**DIRECTIVE**
Repeat every line, exactly, from the very first through the one where "seam_ridge = [(1.1, 0.05), (0.5, 0.14)]" appears. Add nothing else.

**SOURCE EXCERPT**
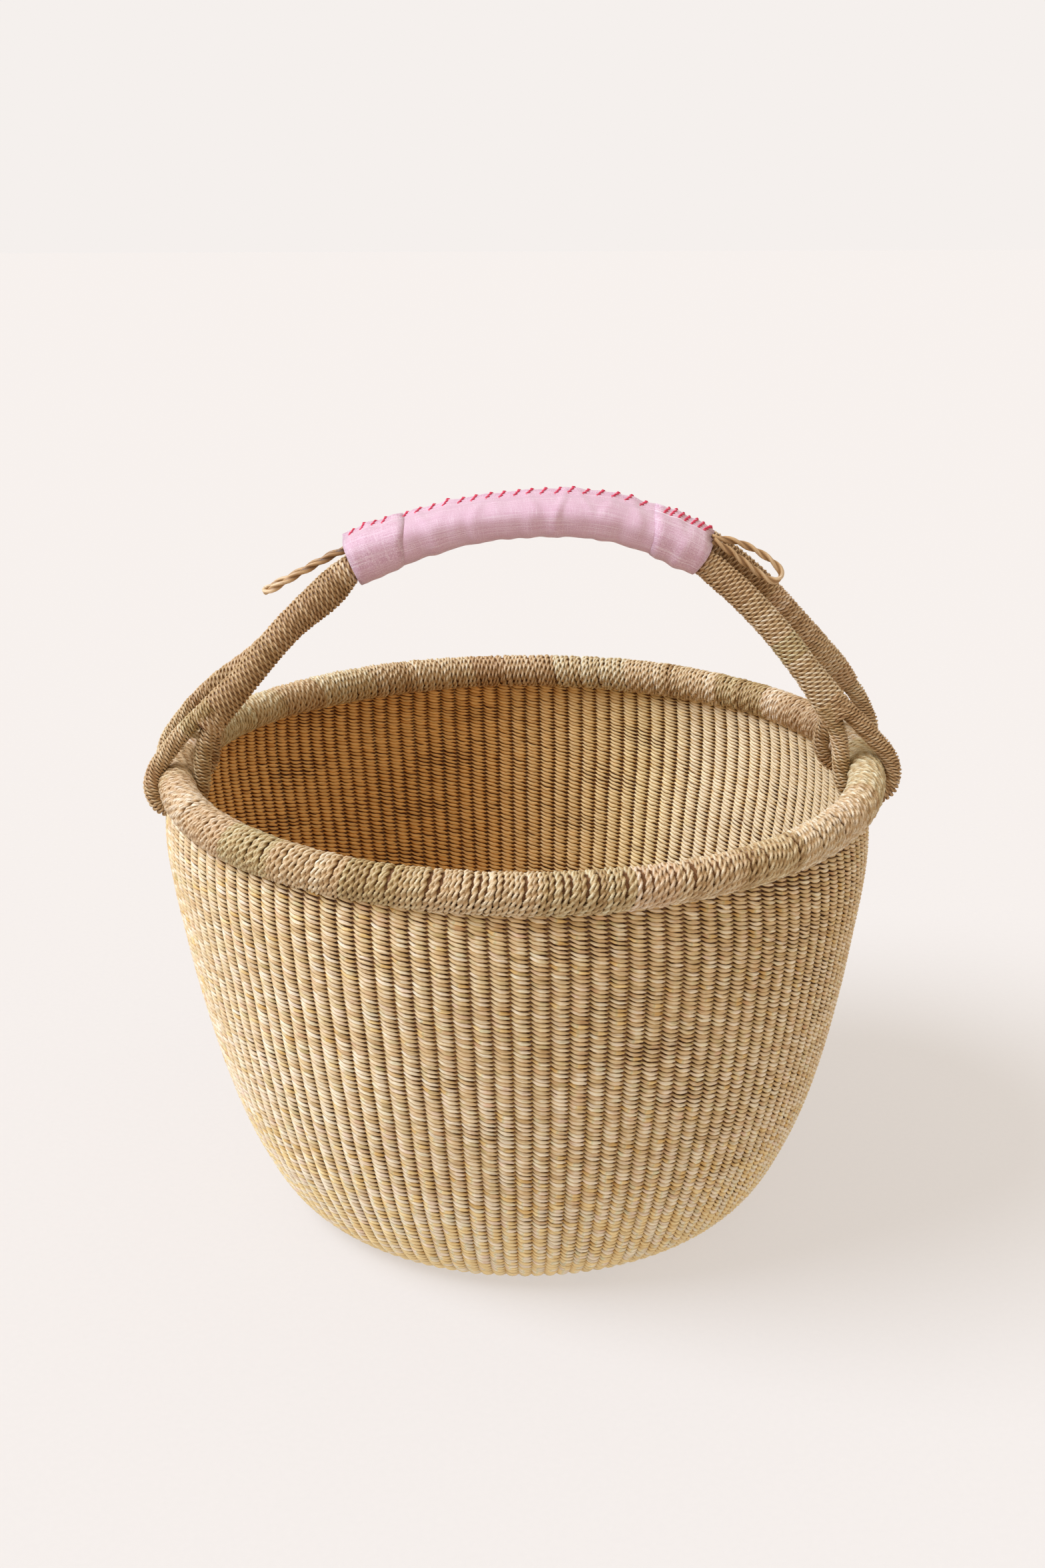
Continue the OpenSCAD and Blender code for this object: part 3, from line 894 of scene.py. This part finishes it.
# The seam is a sharp ridge on a wider one. Each has its height and its spread as an angle.
seam_ridge = [(1.1, 0.05), (0.5, 0.14)]


def cloth_lift(x, turn):
    """How far the cloth stands off its smooth shape: folds across the grip, and the seam."""
    lift = np.zeros_like(x)
    for rate, twist, phase, size in waves:
        lift += size * np.sin(rate * x + twist * turn + phase)
    under = 0.5 - 0.5 * np.cos(turn)
    lift *= 0.5 + 0.3 * under
    for place, width, size, slant_x in creases:
        bend = slant_x * np.sin(turn)
        lift += size * np.exp(-((x - place - bend) / width) ** 2) * (1 - 0.6 * under)
    from_ridge = (turn - ridge_at + np.pi) % (2 * np.pi) - np.pi
    for height, spread in seam_ridge:
        lift = lift + height * np.exp(-(from_ridge / spread) ** 2)
    return lift


slub_scale_along = (0.035, 2.4, 1)
slub_scale_across = (2.4, 0.06, 1)
mottle_scale = (2.2, 2.2, 1)
cloth_depth = 0.0004
# How strongly the slubs show, from the noise's low values to its high ones.
slubs_along = [(0.48, (0, 0, 0, 1)), (0.76, (0.8, 0.8, 0.8, 1))]
slubs_across = [(0.54, (0, 0, 0, 1)), (0.8, (0.5, 0.5, 0.5, 1))]


def cloth_material(name, base, pale, deep):
    """Plain-weave cotton with pale slubs along and across it."""
    material, nodes, links, shader = new_material(name)
    cloth = nodes.new("ShaderNodeAttribute")
    cloth.attribute_name = "fibre"
    along = noise(nodes, links, stretched(nodes, links, cloth.outputs["Vector"],
                                          slub_scale_along), 1.0, 3)
    across = noise(nodes, links, stretched(nodes, links, cloth.outputs["Vector"],
                                           slub_scale_across), 1.0, 3)
    mottle = noise(nodes, links, stretched(nodes, links, cloth.outputs["Vector"],
                                           mottle_scale), 1.0, 5)
    along_ramp = colour_ramp(nodes, slubs_along)
    across_ramp = colour_ramp(nodes, slubs_across)
    links.new(along, along_ramp.inputs[0])
    links.new(across, across_ramp.inputs[0])
    mottled = colour_ramp(nodes, [(0.3, deep), (0.55, base), (0.75, pale)])
    links.new(mottle, mottled.inputs[0])
    first = mixed(nodes, links, "MIX", along_ramp.outputs[0], mottled.outputs[0], pale)
    second = mixed(nodes, links, "MIX", across_ramp.outputs[0], first, pale)
    links.new(second, shader.inputs["Base Color"])
    shader.inputs["Roughness"].default_value = 0.85
    shader.inputs["Sheen Weight"].default_value = 0.35
    shader.inputs["Sheen Roughness"].default_value = 0.5
    add_bump(nodes, links, shader, mottle, 0.35, cloth_depth)
    return material


pink_cotton = cloth_material("pink_cotton", srgb(212, 170, 190), srgb(240, 222, 232),
                             srgb(190, 144, 166))


cloth_thickness = 0.8
cloth_row = 0.8
cloth_sides = 96
# The rolled hem at each end, as how far back and how far down each of its rings lies.
hem = [(2.6, 1.9), (1.4, 1.7), (0.4, 1.0), (0.1, 0.3)]
# The fibre attribute's size round the grip for each radian, and its step between two layers.
fibre_round = 20
layer_step = 9.0


def cloth_tube(name, x0, x1, slant0, slant1, lift, replaced):
    """A sleeve of cloth between x0 and x1, its two ends leaning by slant0 and slant1."""
    rows = int((x1 - x0) / cloth_row)
    turn = 2 * np.pi * np.arange(cloth_sides) / cloth_sides
    t = np.linspace(0, 1, rows)
    start = x0 - slant0 * np.cos(turn)
    end = x1 - slant1 * np.cos(turn)
    x = start[None, :] * (1 - t[:, None]) + end[None, :] * t[:, None]
    angle = np.broadcast_to(turn, x.shape)
    raised = np.full(x.shape, lift)
    for i, (back, drop) in enumerate(hem):
        x[i] = start + back
        x[-1 - i] = end - back
        raised[i] = lift - drop
        raised[-1 - i] = lift - drop
    point = grip_point(x, angle, raised + cloth_lift(x, angle))
    bundle = Bundle(91)
    bundle.add(point, x[:, 0], 0.5)
    layer = np.full(x.shape, lift * layer_step)
    bundle.fibre = [np.stack([x, fibre_round * angle, layer], axis=-1).reshape(-1, 3)]
    piece = bundle.build(name, pink_cotton, "basket", replaced)
    thick = piece.modifiers.new("thick", "SOLIDIFY")
    thick.thickness = cloth_thickness * MM
    thick.offset = -1


binding_pitch = 3.2
binding_radius = 1.6
binding_lay = 8
binding_depth = 3.0


def binding():
    """The cord wound round both strands under the sleeve."""
    line_x = np.linspace(mouth_left_x + 8, mouth_right_x - 8, 240)
    middle = grip_frame(line_x)[0]
    length = lengths(middle)[-1]
    turns = length / binding_pitch
    count = int(turns * 60)
    t = np.linspace(0, 1, count)
    x = np.interp(t, lengths(middle) / length, line_x)
    point = grip_point(x, 2 * np.pi * turns * t, np.full(count, -binding_depth))
    inner = grip_point(x, 2 * np.pi * turns * t, np.full(count, -binding_depth - 1))
    bundle = Bundle(92)
    bundle.add(two_ply(point, unit(point - inner), binding_radius, binding_lay), lengths(point),
               0.5)
    bundle.build("grip_binding_cord", cord_grass, "basket", ["grip_binding"])


# The cuffs lie on the sleeve. The left one reaches out over the root of its tie loop.
cuff_lift = 0.95
left_cuff_reach = 2.2
left_cuff_end_x = -64
right_cuff_start_x = 70.5

binding()
cloth_tube("sleeve_cloth", mouth_left_x + 1, mouth_right_x - 1, 0, 0, 0.0, ["grip_sleeve"])
cloth_tube("left_cuff_cloth", mouth_left_x - left_cuff_reach, left_cuff_end_x, 0, -4.2,
           cuff_lift, ["left_cuff"])
cloth_tube("right_cuff_cloth", right_cuff_start_x, mouth_right_x, 2.4, 0, cuff_lift,
           ["right_cuff"])


# ---- stitches ----

thread_scale = (1.2, 2.0, 2.0)
thread_colours = [(0.3, srgb(190, 36, 72)), (0.6, srgb(230, 62, 96)), (0.8, srgb(244, 118, 140))]


def thread_material():
    """Sewing thread, mottled and lightly ridged."""
    material, nodes, links, shader = new_material("coral_thread")
    fibre = nodes.new("ShaderNodeAttribute")
    fibre.attribute_name = "fibre"
    twist = noise(nodes, links, stretched(nodes, links, fibre.outputs["Vector"],
                                          thread_scale), 1.0, 3)
    ramp = colour_ramp(nodes, thread_colours)
    links.new(twist, ramp.inputs[0])
    links.new(ramp.outputs[0], shader.inputs["Base Color"])
    shader.inputs["Roughness"].default_value = 0.6
    add_bump(nodes, links, shader, twist, 0.5, fibre_depth)
    return material


coral_thread = thread_material()
thread_radius = 1.05
thread_lay = 5
stitch_points = 14
stitch_spread = 0.25
# A stitch stands up in its middle, and its two ends go down into the cloth.
stitch_height = 0.35
stitch_root = 0.5


def stitches(name, node, places, lift, seed):
    """Slanted stitches over the seam's ridge. places gives (x, advance, front, rear) of each:
    where it starts, how far it runs along X, and its ends as angles from the ridge."""
    bundle = Bundle(seed)
    rng = bundle.random
    for x, advance, front, rear in places:
        t = np.linspace(0, 1, stitch_points)
        turn = ridge_at + front + (rear - front) * t
        at = x + advance * t + rng.normal(0, stitch_spread)
        arch = (stitch_height * np.sin(np.pi * t) ** 0.5
                - stitch_root * (1 - np.sin(np.pi * t) ** 0.3))
        point = grip_point(at, turn, lift + cloth_lift(at, turn) + arch)
        lower = grip_point(at, turn, lift - 2 + arch)
        bundle.add(two_ply(point, unit(point - lower), thread_radius, thread_lay), lengths(point),
                   0.5)
    bundle.build(name, coral_thread, "basket", [node])


sleeve_stitch_lift = 0.3
cuff_stitch_lift = cuff_lift + sleeve_stitch_lift
seam_places = [(x, 5, -0.22, 0.1) for x in np.arange(-61, 66, 7.1)]
left_places = [(x, 4, -0.22, 0.1) for x in (-71, -76, -81.5, -87)]
right_places = [(x, 3.6, -0.28, 0.1) for x in (72, 75.5, 79, 82.5, 86, 89.5, 92.5)]
stitches("seam_stitches", "seam_thread", seam_places, sleeve_stitch_lift, 93)
stitches("left_cuff_stitches", "left_cuff_thread", left_places, cuff_stitch_lift, 94)
stitches("right_cuff_stitches", "right_cuff_thread", right_places, cuff_stitch_lift, 95)


# ---- carried-over parts ----

straw_plain = plain_grass_material("straw_plain", srgb(150, 110, 66), srgb(214, 182, 134))
# Painted shade: the cores show only between the wraps, and their dark colour stands for the shade
# there.
core_plain_painted_shade = plain_grass_material("core_plain_painted_shade", srgb(96, 60, 32), srgb(140, 98, 58))
for node, material in (("base_cross", straw_plain), ("rim_core", core_plain_painted_shade),
                       ("front_strand_core", core_plain_painted_shade), ("rear_strand_core", core_plain_painted_shade)):
    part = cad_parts[node]
    part.data.materials.clear()
    part.data.materials.append(material)


# ---- floor and light ----

scene.view_settings.view_transform = "Standard"
paper = srgb(245, 240, 237)
# The share of the floor's brightness that comes from the lights. The rest is its own glow.
lit_share = 0.42
floor_albedo = 0.8
grain_depth = 0.015
grain_scale = 300
stage_reach = 9
wall_at = 8.9
wall_foot = -1
sky_colour = (1.0, 0.85, 0.66, 1)
sky_strength = 0.68
sun_colour = (0.9, 1.0, 1.16)
sun_strength = 3.0
sun_width = 36
sun_turn = (6, -42, 0)


def floor_material():
    """Pale paper that keeps some light of its own, so the shadow on it stays pale."""
    material, nodes, links, shader = new_material("floor_paper")
    place = nodes.new("ShaderNodeTexCoord")
    grain = noise(nodes, links, place.outputs["Object"], grain_scale, 3)
    shade, light = (tuple(c * lit_share * floor_albedo * level for c in paper[:3]) + (1,)
                    for level in (1 - grain_depth, 1 + grain_depth))
    ramp = colour_ramp(nodes, [(0.3, shade), (0.7, light)])
    links.new(grain, ramp.inputs[0])
    links.new(ramp.outputs[0], shader.inputs["Base Color"])
    shader.inputs["Roughness"].default_value = 1.0
    shader.inputs["Specular IOR Level"].default_value = 0.0
    shader.inputs["Emission Color"].default_value = paper
    shader.inputs["Emission Strength"].default_value = 1 - lit_share
    return material


def backdrop_material():
    """Paper that shows one even colour whatever the light."""
    material, nodes, links, shader = new_material("backdrop_paper")
    shader.inputs["Base Color"].default_value = (0, 0, 0, 1)
    shader.inputs["Specular IOR Level"].default_value = 0.0
    shader.inputs["Emission Color"].default_value = paper
    shader.inputs["Emission Strength"].default_value = 1.0
    return material


def stage_sheet(name, corners, material):
    """A flat sheet of four corners that isn't part of the object."""
    mesh = bpy.data.meshes.new(name)
    mesh.from_pydata(corners, [], [(0, 1, 2, 3)])
    mesh.materials.append(material)
    sheet = bpy.data.objects.new(name, mesh)
    scene.collection.objects.link(sheet)
    sheet.visible_glossy = False
    return sheet


floor_corners = ((-stage_reach, -stage_reach), (stage_reach, -stage_reach),
                 (stage_reach, stage_reach), (-stage_reach, stage_reach))
stage_sheet("floor", [(x, y, 0) for x, y in floor_corners], floor_material())

# One sheet on each side, so that every view has the same pale background.
paper_wall = backdrop_material()
for side_name, (x0, y0), (x1, y1) in (
        ("back", (-stage_reach, wall_at), (stage_reach, wall_at)),
        ("right", (wall_at, stage_reach), (wall_at, -stage_reach)),
        ("front", (stage_reach, -wall_at), (-stage_reach, -wall_at)),
        ("left", (-wall_at, -stage_reach), (-wall_at, stage_reach))):
    backdrop = stage_sheet("backdrop_" + side_name,
                           [(x0, y0, wall_foot), (x1, y1, wall_foot), (x1, y1, stage_reach),
                            (x0, y0, stage_reach)], paper_wall)
    backdrop.visible_shadow = False
    backdrop.visible_diffuse = False

world = bpy.data.worlds.new("studio")
scene.world = world
world.use_nodes = True
background = world.node_tree.nodes["Background"]
background.inputs[0].default_value = sky_colour
background.inputs[1].default_value = sky_strength

sun = bpy.data.lights.new("key", "SUN")
sun.energy = sun_strength
sun.color = sun_colour
sun.angle = math.radians(sun_width)
key = bpy.data.objects.new("key", sun)
scene.collection.objects.link(key)
key.rotation_euler = tuple(math.radians(a) for a in sun_turn)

**WRITTEN ANSWER**
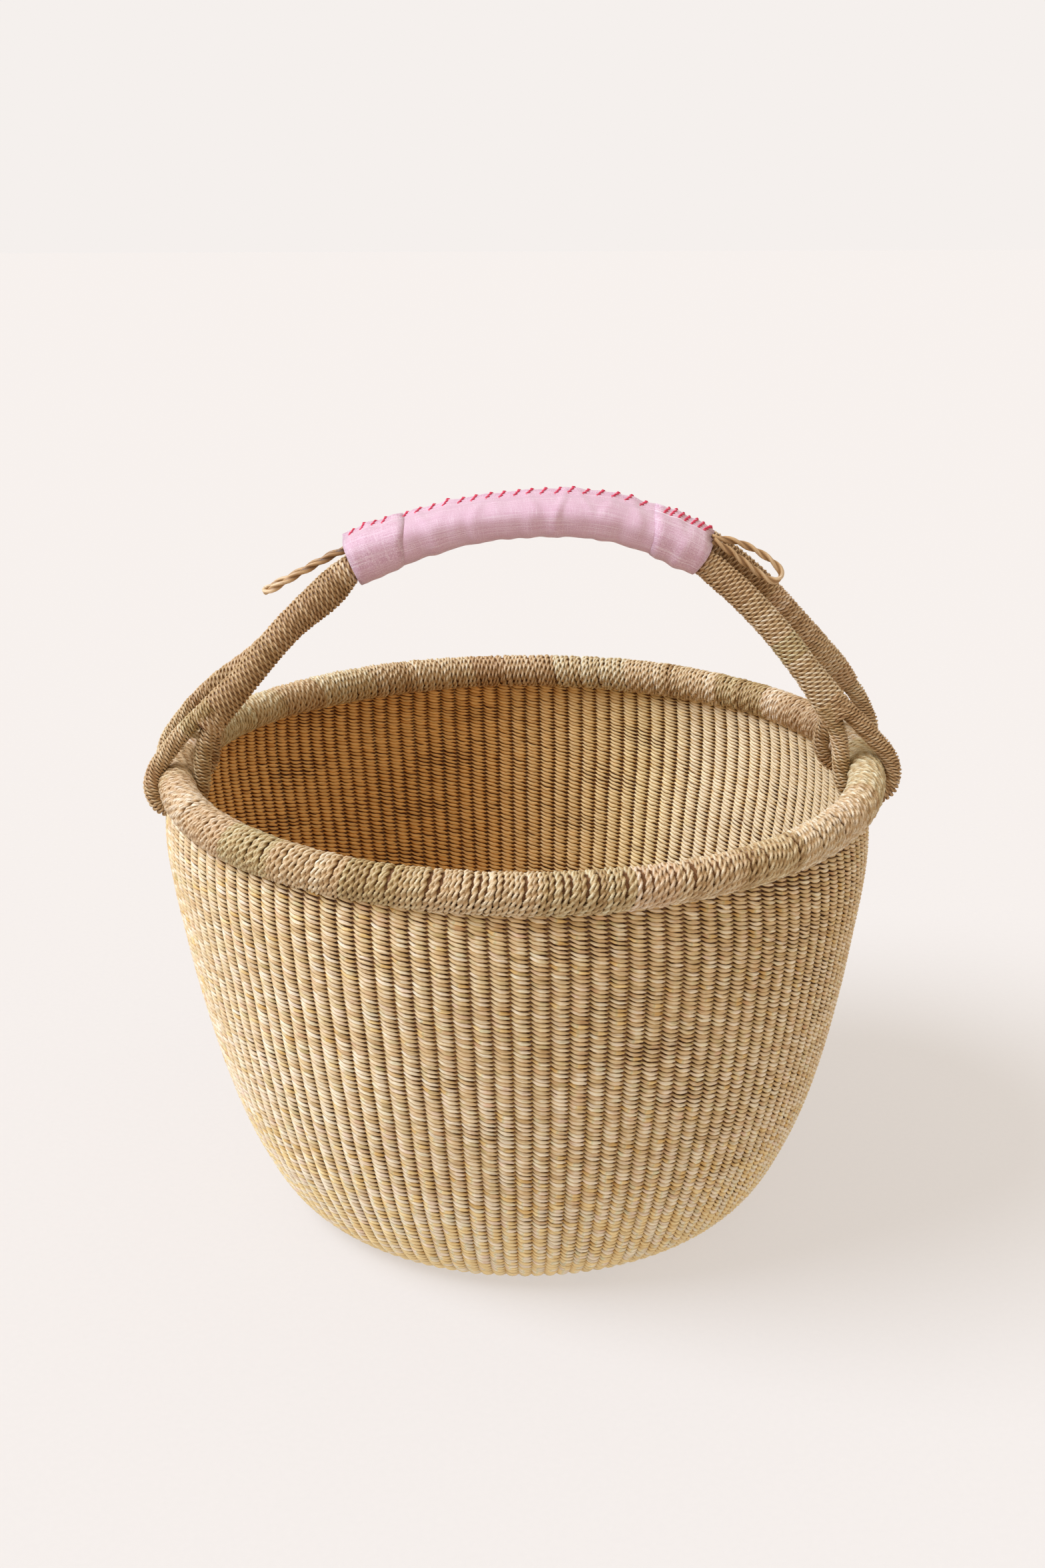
Continue the OpenSCAD and Blender code for this object: part 3, from line 894 of scene.py. This part finishes it.
# The seam is a sharp ridge on a wider one. Each has its height and its spread as an angle.
seam_ridge = [(1.1, 0.05), (0.5, 0.14)]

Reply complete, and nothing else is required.